And That Has Made All the Difference
Quilt No. 151, November 2015
#4 in the Literature Series
I close out the Literature Series with another poem, a famous poem, by Robert Frost. You can even guess what it is by looking at the colors, and those leaves — yes, I chose “The Road Not Taken.”
I chose a family group picture from the last time we were all together, almost 2 years ago this December, and cut-and-pasted it into a photo I grabbed from the web of a golden allee (which I think must be in New York’s Central Park). I tweaked it, then printed it on some fabric I’d prepared with Bubble Jet (more info about that on *this* post).
I let it dry from the printing, then set it with Bubble Jet Set, laid it out to catch the excess moisture (below), then hung it to dry.
It needed more leaves. So I cut out scads and scads of leaves from fabric that I’d backed with fusible webbing, and ironed them on. I framed the photo with a partial log cabin arrangement, then quilted it.
In conjunction with the making of this quilt, I read the book by David Orr, The Road Not Taken, which is an analysis of this poem, which apparently most of us get wrong (sorry to be the one to break this to you). We think it’s about rugged individualism, of the choices that we make and how we come out on top. That idea, apparently, is routed firmly in our American way of looking at things, which is to say, that as a country, America comes out on the top in scales ranking us as the most individualistic (only the Czech Republic was tied with us.) And it’s certainly part of the part and parcel of this poem, when we talk about it and think about ourselves as that individual (notice how there are no other people in this poem) striding through a dappled forest, making astute and informed choices. But really, it’s about so many things.
While there are many threads in this book, I was quite intrigued with the idea of being at the crossroads. And in introducing that idea, Orr wonders if it’s not about the final victorious moment, but rather it is about”[t]he moment at the crossroads”. . . “in which all decisions are equally likely. We haven’t moved, we haven’t chosen, we haven’t sinned” (51). Orr quotes the introductory note on Frost in the second edition of The Norton Anthology of Modern Poetry:” ‘The Road Not Taken’ seems to be about the difficulty of decision making but is itself strangely reluctant to resolve. It keeps us in the woods, at the crossroads, unsure whether the speaker is actually even making a choice, and then ends not with the decision itself but with a claim about the future that seems unreliable’ ” (70).
Even Frost himself, in a note to Leonidas Payne in November of 1927, writes: “My poems—I should suppose everybody’s poems—are all set to trip the reader head foremost into the boundless. Ever since infancy I have had the habit of leaving my blocks carts chairs and such like ordinaries where people would be pretty sure to fall forward over them in the dark. Forward, you understand, and in the dark” (53).

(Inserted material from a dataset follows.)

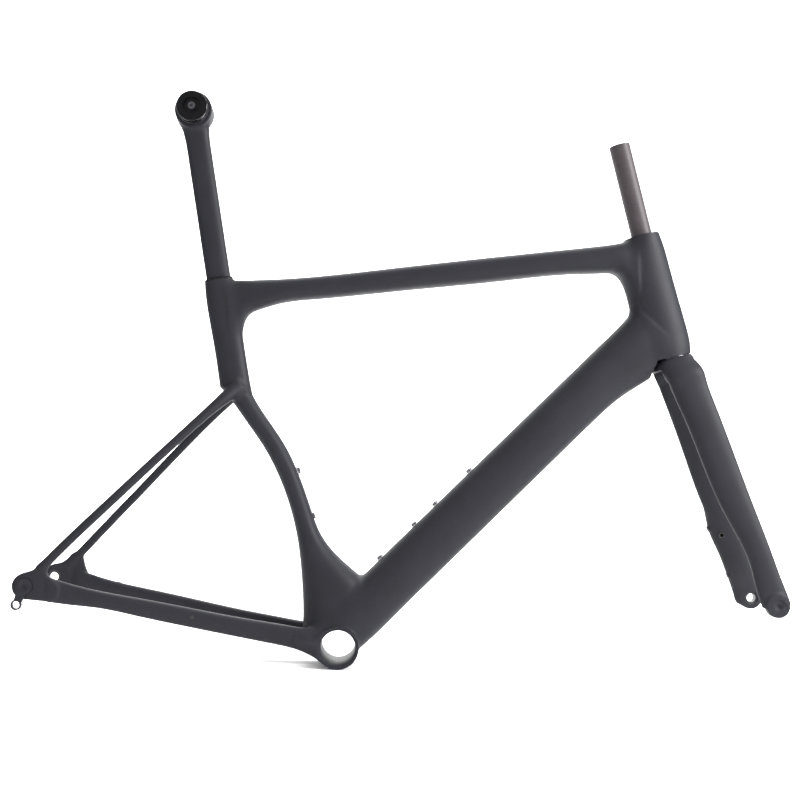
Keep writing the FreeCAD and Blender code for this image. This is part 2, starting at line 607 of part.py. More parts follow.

Forward and in the dark is about how I feel about many decisions I make, but the quality of individualism whispers in my ear at all times: I am the one who can see clearly to choose, as if the “I” was unchanging, solid, rooted in bedrock. Yet doesn’t the choosing change us? And then doesn’t every choice become monumental? Orr agrees, saying that “If we can’t persist unchanged through any one choice, then every choice becomes a matter of existential significance—after all, we aren’t merely deciding to go left or right; we’re transforming our very selves” (60-61), which is one aspect of what the poem is about: choice is slippery and transformative, yet a constant in our lives.
However you think about it, I did make a significant choices some twenty-six years ago to marry my husband, to join with him in raising the four children I brought with me out of a period of loss and devastation, and in doing so I not only changed my life, but the lives of the children.
“The Road Not Taken,” by Robert Frost
Two roads diverged in a yellow wood,
And sorry I could not travel both
And be one traveler, long I stood
And looked down one as far as I could
To where it bent in the undergrowth;
Then took the other, as just as fair,
And having perhaps the better claim,
Because it was grassy and wanted wear;
Though as for that the passing there
Had worn them really about the same,
And both that morning equally lay
In leaves no step had trodden black.
Oh, I kept the first for another day!
Yet knowing how way leads on to way,
I doubted if I should ever come back.
I shall be telling this with a sigh
Somewhere ages and ages hence:
Two roads diverged in a wood, and I—
I took the one less traveled by,
And that has made all the difference.
Here they are together. Somehow I need to stitch them together and meld them together into one quilt.